How much extra volume will the 4x4 bring to the total Rolls-Royce business — 30%?

“It could be something like that but, as you’ve heard me say many times, volume isn’t our preoccupation and our customers don’t like to hear us talking about it. Rolls-Royces are very rare and exclusive and they always will be.”

Will the 4x4 attract a new breed of customers?

“We believe so. Owners will be a mixture of people who already know Rolls-Royce and who are new to the brand. We’re getting used to this, though. The Wraith has attracted 80% new customers. And before that, between 60% and 70% of our Ghost customers were new, too.”

This is going to be quite a serious challenge for your engineers, isn’t it?
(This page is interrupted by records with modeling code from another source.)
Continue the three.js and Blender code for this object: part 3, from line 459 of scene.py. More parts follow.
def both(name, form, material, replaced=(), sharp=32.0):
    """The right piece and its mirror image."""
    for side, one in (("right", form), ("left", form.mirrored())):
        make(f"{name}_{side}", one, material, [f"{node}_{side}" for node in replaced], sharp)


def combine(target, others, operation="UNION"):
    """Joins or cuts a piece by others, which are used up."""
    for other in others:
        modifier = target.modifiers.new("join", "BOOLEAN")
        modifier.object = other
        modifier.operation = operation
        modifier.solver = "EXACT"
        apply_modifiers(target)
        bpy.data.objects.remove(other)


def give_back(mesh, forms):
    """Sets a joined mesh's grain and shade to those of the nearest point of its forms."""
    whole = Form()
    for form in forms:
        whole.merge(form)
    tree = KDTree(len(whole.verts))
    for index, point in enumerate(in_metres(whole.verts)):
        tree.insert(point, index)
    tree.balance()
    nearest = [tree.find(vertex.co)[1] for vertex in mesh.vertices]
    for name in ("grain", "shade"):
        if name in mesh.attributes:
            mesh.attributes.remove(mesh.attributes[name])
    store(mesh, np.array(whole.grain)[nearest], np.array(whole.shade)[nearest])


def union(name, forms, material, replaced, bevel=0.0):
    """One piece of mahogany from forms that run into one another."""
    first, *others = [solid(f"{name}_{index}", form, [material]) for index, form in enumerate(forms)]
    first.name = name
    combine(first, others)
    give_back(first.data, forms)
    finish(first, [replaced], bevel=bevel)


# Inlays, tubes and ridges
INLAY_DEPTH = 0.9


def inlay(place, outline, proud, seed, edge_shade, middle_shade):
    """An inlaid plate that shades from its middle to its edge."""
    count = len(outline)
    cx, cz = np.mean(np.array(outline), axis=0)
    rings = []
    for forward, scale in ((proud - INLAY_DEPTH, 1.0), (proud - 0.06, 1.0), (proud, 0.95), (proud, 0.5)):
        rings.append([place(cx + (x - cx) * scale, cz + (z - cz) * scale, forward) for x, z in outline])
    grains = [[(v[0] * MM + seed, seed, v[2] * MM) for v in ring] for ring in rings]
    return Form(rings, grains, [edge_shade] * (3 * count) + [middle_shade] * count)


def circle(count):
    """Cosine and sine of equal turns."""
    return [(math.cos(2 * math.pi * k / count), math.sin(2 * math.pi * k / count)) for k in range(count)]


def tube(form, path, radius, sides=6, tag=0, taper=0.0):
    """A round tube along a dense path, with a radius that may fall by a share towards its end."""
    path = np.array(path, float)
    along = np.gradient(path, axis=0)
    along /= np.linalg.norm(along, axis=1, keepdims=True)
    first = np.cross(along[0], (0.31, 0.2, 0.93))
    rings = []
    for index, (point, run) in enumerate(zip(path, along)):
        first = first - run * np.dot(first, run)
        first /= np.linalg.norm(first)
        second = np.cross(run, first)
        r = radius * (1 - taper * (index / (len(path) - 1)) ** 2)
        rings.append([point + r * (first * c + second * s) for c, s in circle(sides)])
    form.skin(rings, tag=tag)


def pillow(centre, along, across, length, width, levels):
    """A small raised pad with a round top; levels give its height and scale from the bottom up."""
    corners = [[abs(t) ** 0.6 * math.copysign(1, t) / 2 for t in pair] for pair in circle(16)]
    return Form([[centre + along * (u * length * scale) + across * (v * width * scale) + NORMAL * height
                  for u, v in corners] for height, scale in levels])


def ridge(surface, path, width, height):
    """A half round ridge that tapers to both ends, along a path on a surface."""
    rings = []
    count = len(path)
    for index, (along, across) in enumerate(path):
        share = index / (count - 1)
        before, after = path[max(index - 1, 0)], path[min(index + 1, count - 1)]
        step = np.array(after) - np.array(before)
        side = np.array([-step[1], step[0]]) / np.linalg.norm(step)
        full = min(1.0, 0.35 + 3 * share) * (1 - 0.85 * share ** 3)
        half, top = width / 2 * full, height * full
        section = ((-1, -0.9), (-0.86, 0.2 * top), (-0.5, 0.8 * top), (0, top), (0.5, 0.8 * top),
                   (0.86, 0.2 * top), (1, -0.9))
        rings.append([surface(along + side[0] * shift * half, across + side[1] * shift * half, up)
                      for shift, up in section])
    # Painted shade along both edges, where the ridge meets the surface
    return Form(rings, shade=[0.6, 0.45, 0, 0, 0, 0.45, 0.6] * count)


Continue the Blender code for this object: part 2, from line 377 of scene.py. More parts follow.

“It will be, if we’re to achieve the standard we’ve set ourselves, which is to create a high-bodied car that delivers supreme luxury yet is effortless to drive, everywhere. But we’re very confident we can design, develop and build it to the quality required by our discerning customers around the world.”

Rolls-Royce - the next four years?

Between now and 2018, the Rolls-Royce line-up will be completely refreshed – with a new Ghost, new Phantom (and spin-offs) and its 4x4 – as the company continues its expansion plans.

Here’s how its timetable of renewal looks.

Ghost facelift - 2014 Displayed at the Geneva motor show in February and due to arrive in showrooms later this year, the facelifted Ghost has a consciously more modern appearance. There’s even the choice of a Dynamic Driving Package, hinting at a more sporting mien for the model.

New Phantom - 2017 Early work is under way on a replacement for the 11-year-old super-luxury saloon and its coupé and cabriolet spin-offs, with sketches already being done at the company’s Goodwood design studio. A new BMW i-style carbonfibre and aluminium architecture is a strong possibility.

New SUV - 2017 As described above.

New Ghost - 2018 BMW’s sophisticated part-carbonfibre structure, seen at last month’s Beijing motor show, is thought give big clues to the architecture that will underpin the next-generation Ghost family. It will replace today’s steel monocoque, which is loosely based on that used by the current 7-series.